According to physicists Jagjit Singh Sidhu and Glenn Starkman of Case Western Reserve University, and Robert Scherrer of Vanderbilt University, the fact that no one has died of a dark matter impact allows us to apply constraints to the mysterious stuff itself.
"Our results," they report, "open a new window on dark matter: the human body as a dark matter detector."
On the surface, this sounds like some pretty out-there science; for now, we can all read their paper - titled "Death By Dark Matter" - on the pre-print website arXiv, until the scientific community and peer review gives it a closer look, too.
Dark matter continues to be a thorn in the side of cosmology. We know there is something out there generating more gravity than can be accounted for by detectable matter. In fact, the way stars and galaxies move indicates that up to 85 percent of the matter in the Universe is this mysterious undetectable mass. So, we call it dark matter.
Researchers have some pretty whizz-bang detectors out there on the hunt for dark matter, and they have shown us some pretty amazing things. But to date, there have been no conclusive detections of the stuff itself.
Another way to go looking for something is to figure out what it isn't. That's where asking if dark matter has slammed into people like mysterious ghost space bullets could be a valuable question.
Macroscopic, or macro dark matter in particular refers to dark matter candidates that would elastically scatter off normal matter across a wide geometric cross-section.
According to the team's calculations, it's particles of this dark matter - which they refer to as "macros" - that you wouldn't want to be smacked with.
"The closest analogy to a macro collision with a human being is a gunshot wound," the physicists write.
"Note that we are working with a very different range of projectile sizes and velocities from typical bullets. Macros typically have hypersonic velocities but very small geometric cross-sections in our parameter range of interest (as small as 1 micron).
"Hence, their destructive effect is likely to be qualitatively different from that of a bullet; a macro impact typically heats the cylinder of tissue carved out along its path to a temperature of 10 million Kelvin, resulting in an expanding cylinder of plasma inside the body."
It's okay though. Even using a much more conservative benchmark for the effects - the muzzle energy of a .22 rifle - no macro-related deaths were observed over a 10-year period across Europe, the United States, and Canada.
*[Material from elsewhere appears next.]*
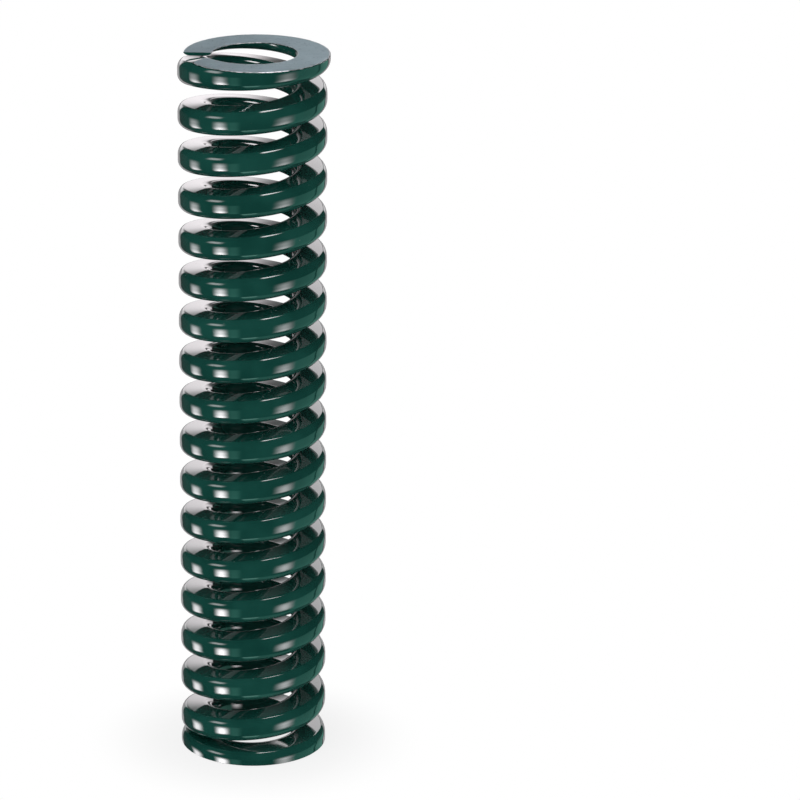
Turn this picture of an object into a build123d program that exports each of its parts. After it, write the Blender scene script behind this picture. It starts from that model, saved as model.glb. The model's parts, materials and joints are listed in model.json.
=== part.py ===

These results constrain macros that may be detectable here on Earth to below a physical size of a few microns, and a mass of about 50 kilograms. The effect on the human body of macros smaller than that is yet to be investigated, but it's possible that this, too, could be constrained in the future.
As for other dark matter candidates, some of those are yet to be explored; although two separate papers have found that weakly interacting massive particles, or WIMPs, are very unlikely to be causing cancer in humans.
We'll all be sleeping sounder for that piece of information.
The team's paper can be found on the pre-print website arXiv.